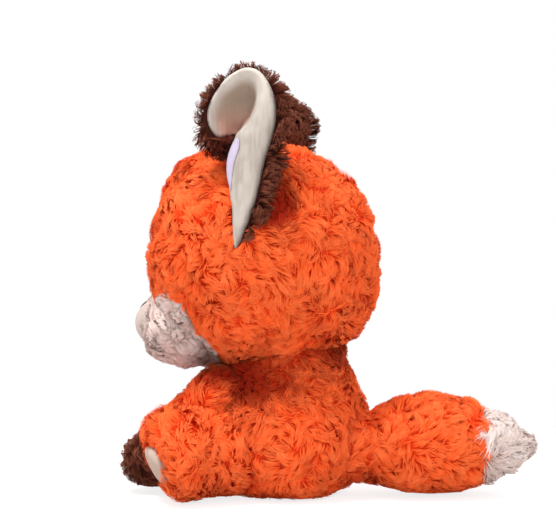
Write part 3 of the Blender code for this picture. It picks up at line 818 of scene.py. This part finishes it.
orange_fur = fur_material("orange_pile", ORANGE_ROOT, ORANGE_MIDDLE, ORANGE_TIP, DEEP, BRIGHT)
brown_fur = fur_material("brown_pile", BROWN_ROOT, BROWN_MIDDLE, BROWN_TIP, DEEP, BRIGHT)
cream_fur = fur_material("cream_pile", CREAM_ROOT, CREAM_MIDDLE, CREAM_TIP, DEEP, BRIGHT)
muzzle_fur = fur_material("muzzle_pile", MUZZLE_ROOT, MUZZLE_MIDDLE, MUZZLE_TIP, DEEP, BRIGHT)
orange_skin = skin_material("orange_skin", linear(222, 68, 28))
brown_skin = skin_material("brown_skin", linear(52, 24, 18))
cream_skin = skin_material("cream_skin", linear(208, 194, 188))


def plush_material(name, colour, shade):
    """Short smooth pile, with fine mottling and a soft sheen at grazing angles."""
    shader = Shader(name)
    place = shader.add("ShaderNodeTexCoord")
    cloud = shader.noise(place.outputs["Object"], PLUSH_CLOUD, PLUSH_DETAIL)
    grain = shader.noise(place.outputs["Object"], PLUSH_GRAIN)
    tint = shader.ramp(cloud, *zip(PLUSH_RANGE, (shade, colour)))
    bump = shader.add("ShaderNodeBump", {"Height": grain, **PLUSH_RELIEF})
    return shader.finish(
        Base_Color=tint, Normal=bump, Roughness=0.9, Sheen_Weight=0.15, Sheen_Roughness=0.4,
        Specular_IOR_Level=0.2,
    )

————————

• Exercise task:
Every line of the data above should be reproduced word for word.

• Written solution:
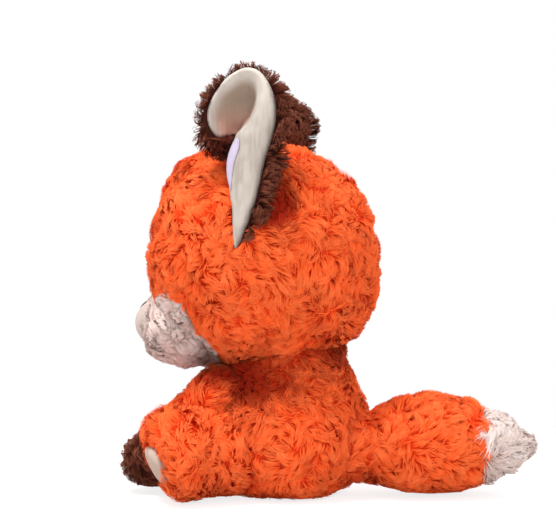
Write part 3 of the Blender code for this picture. It picks up at line 818 of scene.py. This part finishes it.
orange_fur = fur_material("orange_pile", ORANGE_ROOT, ORANGE_MIDDLE, ORANGE_TIP, DEEP, BRIGHT)
brown_fur = fur_material("brown_pile", BROWN_ROOT, BROWN_MIDDLE, BROWN_TIP, DEEP, BRIGHT)
cream_fur = fur_material("cream_pile", CREAM_ROOT, CREAM_MIDDLE, CREAM_TIP, DEEP, BRIGHT)
muzzle_fur = fur_material("muzzle_pile", MUZZLE_ROOT, MUZZLE_MIDDLE, MUZZLE_TIP, DEEP, BRIGHT)
orange_skin = skin_material("orange_skin", linear(222, 68, 28))
brown_skin = skin_material("brown_skin", linear(52, 24, 18))
cream_skin = skin_material("cream_skin", linear(208, 194, 188))


def plush_material(name, colour, shade):
    """Short smooth pile, with fine mottling and a soft sheen at grazing angles."""
    shader = Shader(name)
    place = shader.add("ShaderNodeTexCoord")
    cloud = shader.noise(place.outputs["Object"], PLUSH_CLOUD, PLUSH_DETAIL)
    grain = shader.noise(place.outputs["Object"], PLUSH_GRAIN)
    tint = shader.ramp(cloud, *zip(PLUSH_RANGE, (shade, colour)))
    bump = shader.add("ShaderNodeBump", {"Height": grain, **PLUSH_RELIEF})
    return shader.finish(
        Base_Color=tint, Normal=bump, Roughness=0.9, Sheen_Weight=0.15, Sheen_Roughness=0.4,
        Specular_IOR_Level=0.2,
    )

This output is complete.